**Material provided**
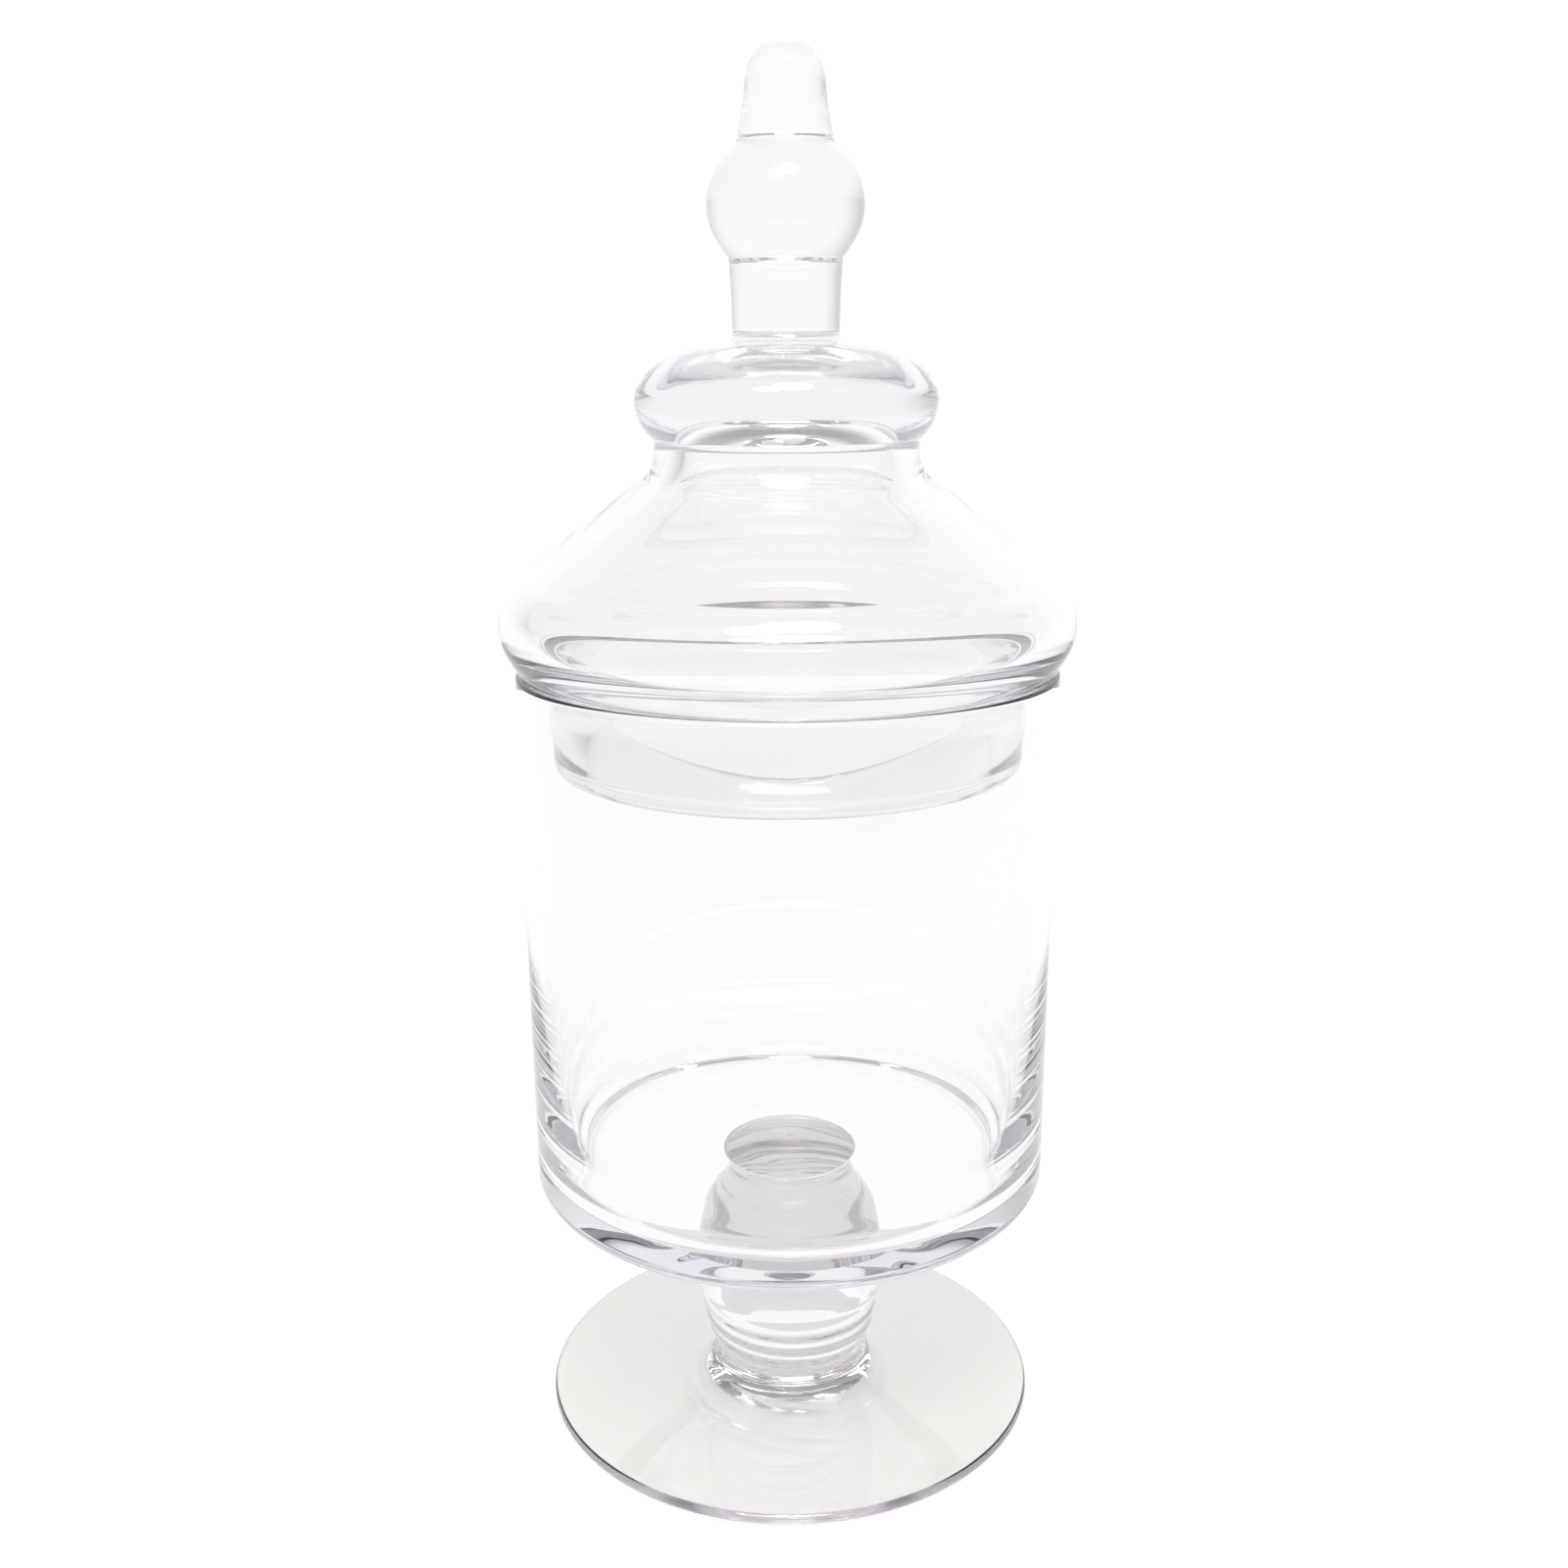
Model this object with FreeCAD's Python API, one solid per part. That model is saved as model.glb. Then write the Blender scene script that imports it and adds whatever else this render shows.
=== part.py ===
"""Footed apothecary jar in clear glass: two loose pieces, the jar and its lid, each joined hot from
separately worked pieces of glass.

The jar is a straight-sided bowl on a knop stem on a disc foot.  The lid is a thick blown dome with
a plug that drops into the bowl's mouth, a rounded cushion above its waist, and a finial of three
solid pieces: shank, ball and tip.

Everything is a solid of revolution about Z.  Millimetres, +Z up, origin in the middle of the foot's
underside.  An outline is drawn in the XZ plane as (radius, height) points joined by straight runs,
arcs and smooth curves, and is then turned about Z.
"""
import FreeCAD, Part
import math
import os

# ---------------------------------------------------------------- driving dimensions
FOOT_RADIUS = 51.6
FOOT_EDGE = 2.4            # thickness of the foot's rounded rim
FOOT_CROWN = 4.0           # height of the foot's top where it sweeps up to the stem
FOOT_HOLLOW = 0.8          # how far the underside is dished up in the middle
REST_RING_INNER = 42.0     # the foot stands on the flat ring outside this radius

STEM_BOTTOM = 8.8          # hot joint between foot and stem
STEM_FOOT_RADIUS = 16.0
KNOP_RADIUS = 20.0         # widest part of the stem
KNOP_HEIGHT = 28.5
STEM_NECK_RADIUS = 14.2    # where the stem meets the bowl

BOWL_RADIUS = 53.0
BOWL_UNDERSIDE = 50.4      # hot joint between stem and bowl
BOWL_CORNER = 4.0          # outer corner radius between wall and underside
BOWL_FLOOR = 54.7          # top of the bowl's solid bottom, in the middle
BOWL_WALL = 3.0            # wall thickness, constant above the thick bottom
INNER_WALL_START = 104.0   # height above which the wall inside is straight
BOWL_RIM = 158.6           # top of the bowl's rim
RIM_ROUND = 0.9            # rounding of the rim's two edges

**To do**
Reproduce, please, the lines of the material from its first line down to the line containing "solid pieces: shank, ball and tip.", keeping both ends and nothing beyond them.

**Completed task**
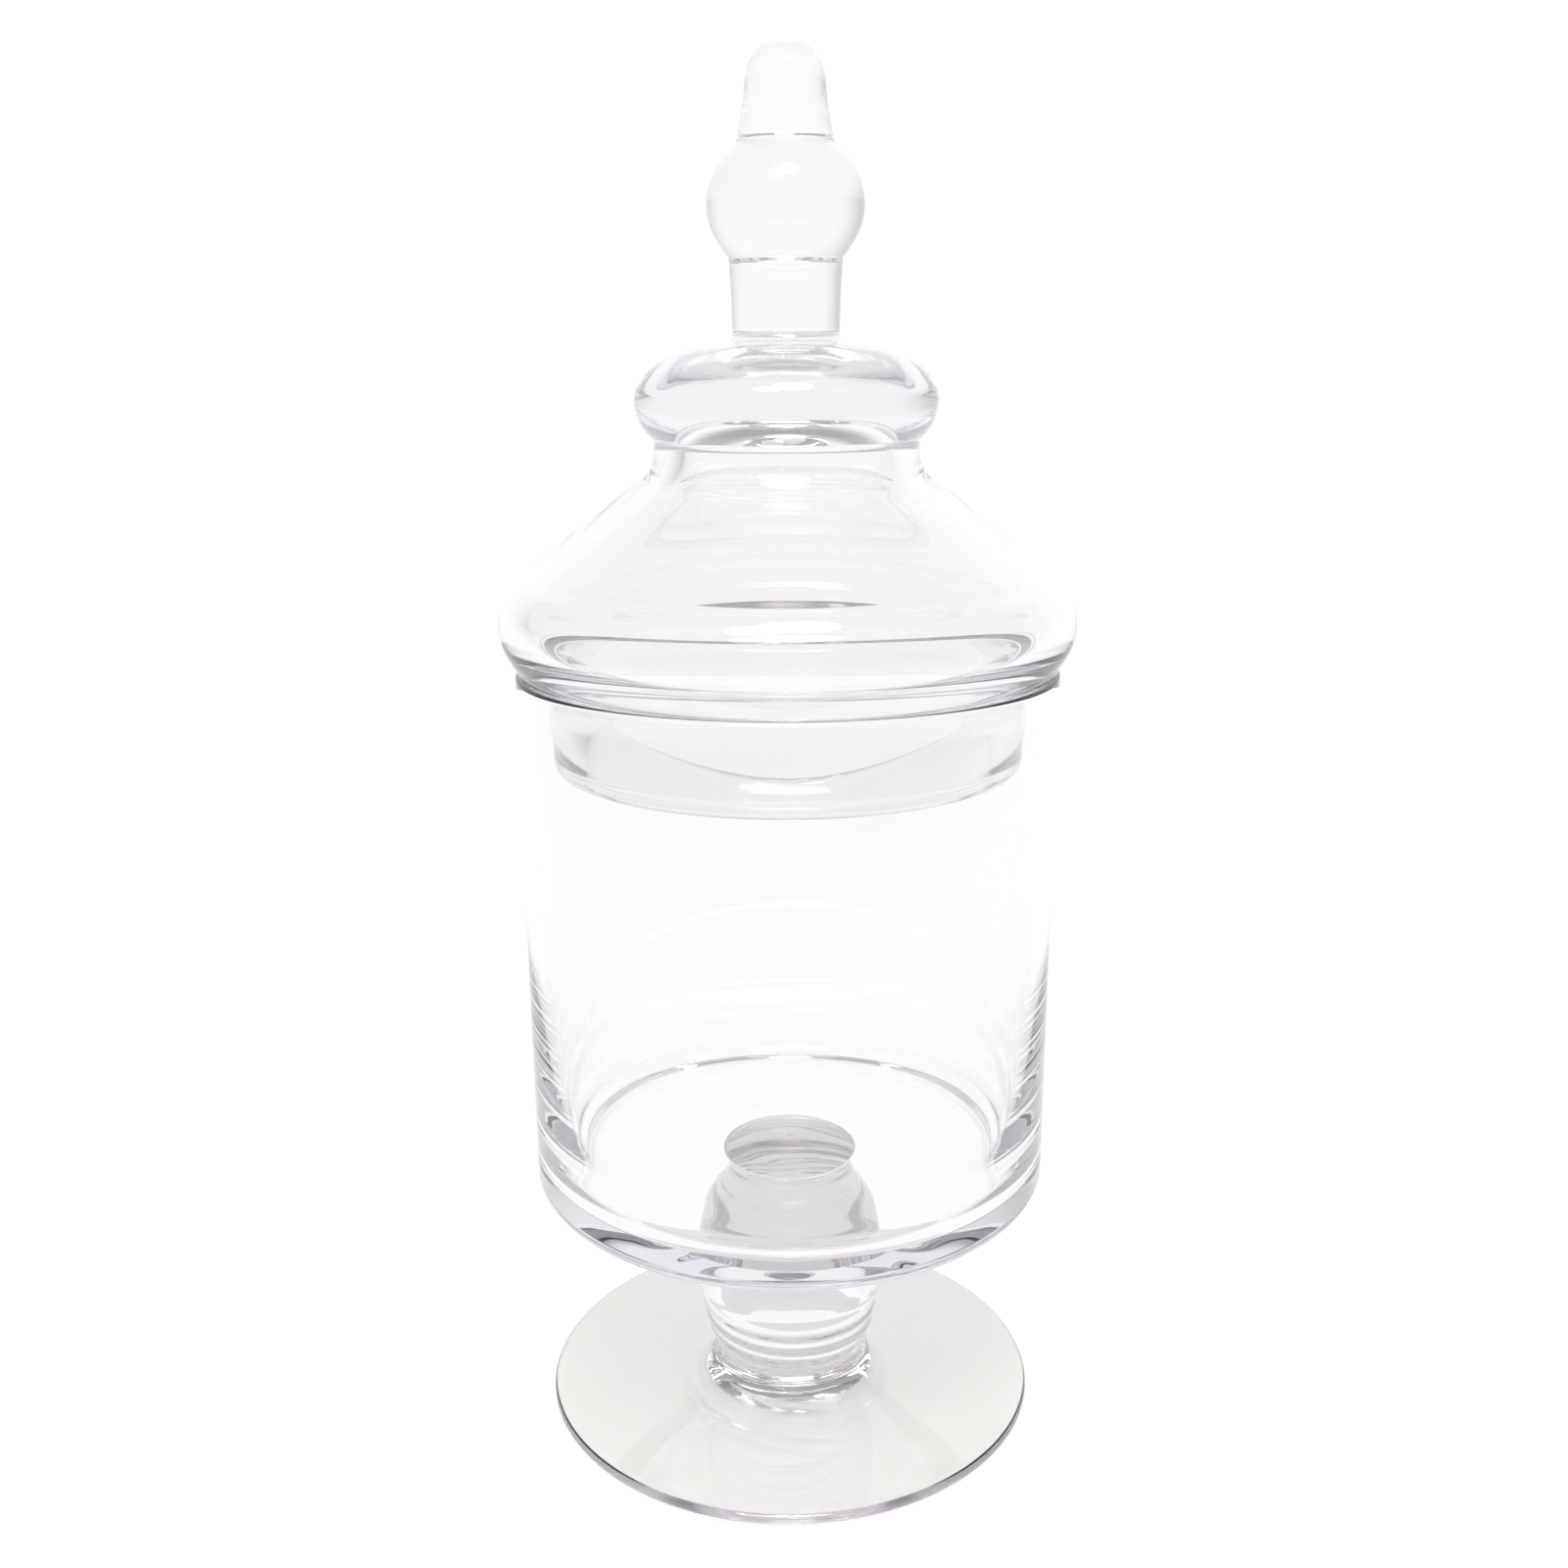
Model this object with FreeCAD's Python API, one solid per part. That model is saved as model.glb. Then write the Blender scene script that imports it and adds whatever else this render shows.
=== part.py ===
"""Footed apothecary jar in clear glass: two loose pieces, the jar and its lid, each joined hot from
separately worked pieces of glass.

The jar is a straight-sided bowl on a knop stem on a disc foot.  The lid is a thick blown dome with
a plug that drops into the bowl's mouth, a rounded cushion above its waist, and a finial of three
solid pieces: shank, ball and tip.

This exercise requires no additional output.